Starting at the top and going dark to light I added more branches using different greens, Chromium Oxide Green Shade, Hanasa Yellow X-Dark, Bright Yellow Green Shade, Permanent Green Shade and then Bright Yellow Green, Permanent Green Tint, and Chromium Oxide Green Tint.
I added bigger areas to fill in the background, more of all colors. I added more definition on the tiny pine branches hanging down on the top of the page.
Using a medium sized hard edged sponge tool and Raw Umber Tint I made vertical strokes on the whole tree, cleaning off the sponge on plain paper when some of the green from the background mixed in. The reason I’m starting with the lightest color here is that the bark is the lightest and the bumps protruding out have strong shadows. I also added the same base color to the path in the foreground. I did put less of the light color in the bottom left part of the tree so the dark will go over it more easily.
Starting with Dark Brown, Burnt Sienna X-Dark, and Raw Umber Shade I put in the shadows using a pointed foam tool. The pointed edge helped me create strong edges for irregular bark.

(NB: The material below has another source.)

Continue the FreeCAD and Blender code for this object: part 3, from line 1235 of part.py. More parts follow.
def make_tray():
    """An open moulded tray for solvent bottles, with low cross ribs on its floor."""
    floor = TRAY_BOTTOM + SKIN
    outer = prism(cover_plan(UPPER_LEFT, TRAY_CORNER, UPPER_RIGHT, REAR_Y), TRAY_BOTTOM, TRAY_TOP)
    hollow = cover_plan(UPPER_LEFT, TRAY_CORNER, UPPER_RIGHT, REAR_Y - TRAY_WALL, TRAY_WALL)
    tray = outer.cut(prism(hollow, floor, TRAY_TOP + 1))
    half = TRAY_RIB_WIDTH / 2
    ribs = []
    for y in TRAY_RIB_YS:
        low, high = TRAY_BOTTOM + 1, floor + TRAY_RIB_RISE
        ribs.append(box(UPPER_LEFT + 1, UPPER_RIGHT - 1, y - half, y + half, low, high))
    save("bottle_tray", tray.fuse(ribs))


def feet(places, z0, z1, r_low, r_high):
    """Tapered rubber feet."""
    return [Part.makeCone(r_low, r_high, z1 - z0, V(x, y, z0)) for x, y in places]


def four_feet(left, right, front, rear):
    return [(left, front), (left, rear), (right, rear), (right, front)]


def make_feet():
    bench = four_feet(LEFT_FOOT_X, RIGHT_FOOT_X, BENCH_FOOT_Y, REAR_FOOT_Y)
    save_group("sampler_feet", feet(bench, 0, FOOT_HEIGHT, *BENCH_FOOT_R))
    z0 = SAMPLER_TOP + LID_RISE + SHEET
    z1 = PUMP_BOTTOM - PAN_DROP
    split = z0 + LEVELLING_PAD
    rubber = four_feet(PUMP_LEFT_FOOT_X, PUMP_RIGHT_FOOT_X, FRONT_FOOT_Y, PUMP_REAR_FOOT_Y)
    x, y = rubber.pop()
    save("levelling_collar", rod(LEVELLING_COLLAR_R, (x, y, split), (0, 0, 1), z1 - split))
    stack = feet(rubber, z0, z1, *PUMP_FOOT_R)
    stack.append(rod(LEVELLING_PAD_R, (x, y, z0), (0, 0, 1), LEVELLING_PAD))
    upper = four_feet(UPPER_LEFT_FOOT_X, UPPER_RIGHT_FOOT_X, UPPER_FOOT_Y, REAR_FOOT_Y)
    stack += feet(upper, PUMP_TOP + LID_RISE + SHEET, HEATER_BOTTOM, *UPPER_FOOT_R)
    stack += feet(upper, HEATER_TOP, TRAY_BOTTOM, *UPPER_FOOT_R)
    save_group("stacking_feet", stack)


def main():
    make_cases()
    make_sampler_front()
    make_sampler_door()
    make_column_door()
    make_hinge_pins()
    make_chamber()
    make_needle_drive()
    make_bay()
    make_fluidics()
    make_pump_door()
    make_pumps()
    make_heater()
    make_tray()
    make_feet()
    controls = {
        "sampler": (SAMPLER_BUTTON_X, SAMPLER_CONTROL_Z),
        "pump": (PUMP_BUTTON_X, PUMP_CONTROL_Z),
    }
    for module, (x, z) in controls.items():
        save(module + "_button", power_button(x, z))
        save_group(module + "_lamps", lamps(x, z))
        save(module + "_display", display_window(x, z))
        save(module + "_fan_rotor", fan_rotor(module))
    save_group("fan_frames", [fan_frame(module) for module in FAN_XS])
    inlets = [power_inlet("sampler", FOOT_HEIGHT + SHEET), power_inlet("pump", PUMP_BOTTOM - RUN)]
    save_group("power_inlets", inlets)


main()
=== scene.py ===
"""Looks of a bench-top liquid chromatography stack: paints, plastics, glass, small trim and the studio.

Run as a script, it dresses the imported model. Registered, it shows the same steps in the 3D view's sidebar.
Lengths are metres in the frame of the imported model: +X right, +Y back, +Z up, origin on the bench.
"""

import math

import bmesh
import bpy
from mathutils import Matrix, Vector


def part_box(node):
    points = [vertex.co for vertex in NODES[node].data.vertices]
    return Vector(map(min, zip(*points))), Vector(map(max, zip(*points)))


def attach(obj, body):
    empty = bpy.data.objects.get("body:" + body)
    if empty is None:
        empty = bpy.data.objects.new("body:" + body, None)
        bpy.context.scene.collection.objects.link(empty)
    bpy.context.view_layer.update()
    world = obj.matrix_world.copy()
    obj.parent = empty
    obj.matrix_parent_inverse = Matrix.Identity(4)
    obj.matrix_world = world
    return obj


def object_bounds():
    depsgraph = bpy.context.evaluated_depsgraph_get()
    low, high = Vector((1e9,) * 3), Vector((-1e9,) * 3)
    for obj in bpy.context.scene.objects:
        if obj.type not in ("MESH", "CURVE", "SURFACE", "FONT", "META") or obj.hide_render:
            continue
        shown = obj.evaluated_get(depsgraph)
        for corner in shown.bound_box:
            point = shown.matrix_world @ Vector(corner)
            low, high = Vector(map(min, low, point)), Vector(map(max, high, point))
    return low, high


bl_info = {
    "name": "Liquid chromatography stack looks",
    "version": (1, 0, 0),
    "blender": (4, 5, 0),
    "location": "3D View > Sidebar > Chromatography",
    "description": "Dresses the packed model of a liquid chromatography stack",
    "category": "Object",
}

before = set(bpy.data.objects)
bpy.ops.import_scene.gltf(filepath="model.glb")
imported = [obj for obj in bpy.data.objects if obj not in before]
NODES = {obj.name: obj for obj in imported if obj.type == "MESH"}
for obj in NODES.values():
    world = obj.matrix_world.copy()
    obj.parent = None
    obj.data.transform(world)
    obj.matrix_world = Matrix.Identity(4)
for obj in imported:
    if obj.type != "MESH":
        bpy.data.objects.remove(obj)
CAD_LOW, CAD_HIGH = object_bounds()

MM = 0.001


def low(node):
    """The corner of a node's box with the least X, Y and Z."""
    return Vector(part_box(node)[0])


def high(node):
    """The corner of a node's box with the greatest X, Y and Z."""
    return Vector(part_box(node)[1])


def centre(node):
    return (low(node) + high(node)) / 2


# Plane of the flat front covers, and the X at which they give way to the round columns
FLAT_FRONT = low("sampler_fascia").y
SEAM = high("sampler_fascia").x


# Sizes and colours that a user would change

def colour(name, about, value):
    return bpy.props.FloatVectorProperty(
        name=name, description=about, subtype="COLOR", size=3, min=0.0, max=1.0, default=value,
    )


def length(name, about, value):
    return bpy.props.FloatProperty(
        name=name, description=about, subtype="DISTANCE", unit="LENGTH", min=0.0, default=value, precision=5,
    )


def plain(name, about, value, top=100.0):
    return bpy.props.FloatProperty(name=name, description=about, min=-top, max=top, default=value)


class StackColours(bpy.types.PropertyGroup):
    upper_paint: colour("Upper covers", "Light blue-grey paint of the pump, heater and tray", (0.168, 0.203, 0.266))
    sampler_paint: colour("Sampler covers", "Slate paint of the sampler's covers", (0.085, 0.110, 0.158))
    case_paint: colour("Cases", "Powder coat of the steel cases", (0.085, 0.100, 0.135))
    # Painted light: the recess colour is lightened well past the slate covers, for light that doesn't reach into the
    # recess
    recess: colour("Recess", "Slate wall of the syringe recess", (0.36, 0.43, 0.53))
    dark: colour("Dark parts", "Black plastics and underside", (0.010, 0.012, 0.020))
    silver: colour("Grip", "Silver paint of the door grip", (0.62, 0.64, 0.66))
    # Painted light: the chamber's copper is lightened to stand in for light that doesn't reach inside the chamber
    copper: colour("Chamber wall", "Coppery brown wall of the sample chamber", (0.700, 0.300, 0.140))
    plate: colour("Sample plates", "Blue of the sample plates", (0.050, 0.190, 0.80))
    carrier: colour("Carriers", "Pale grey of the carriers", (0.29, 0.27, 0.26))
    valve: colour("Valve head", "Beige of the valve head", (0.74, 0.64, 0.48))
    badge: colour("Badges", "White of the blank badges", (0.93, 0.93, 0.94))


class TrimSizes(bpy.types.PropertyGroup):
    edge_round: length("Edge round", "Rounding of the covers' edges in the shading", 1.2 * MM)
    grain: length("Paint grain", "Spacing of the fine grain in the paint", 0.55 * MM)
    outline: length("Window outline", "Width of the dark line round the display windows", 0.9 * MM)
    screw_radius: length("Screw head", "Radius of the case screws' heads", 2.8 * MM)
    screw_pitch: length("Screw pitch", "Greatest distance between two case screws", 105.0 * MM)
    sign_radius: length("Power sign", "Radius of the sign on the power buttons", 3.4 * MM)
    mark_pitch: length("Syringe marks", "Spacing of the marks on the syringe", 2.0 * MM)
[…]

Using Black, Titanium White, and a bit of Burnt Sienna I completed the large fir tree. I used lighter lights, and darker darks to match the strong light source in the photo of the path and to make the tree stronger and the obvious focal point. I smoothed it out to make it contrast even more from the busy foliage around it. I completed the foreground blending the two photos using Bright Yellow primarily on the left. The shadows from the foliage on the right are Neutral Grey S/Shade, Red Iron Oxide X-Dark and a little bit of black – Permanent Red for the flowers.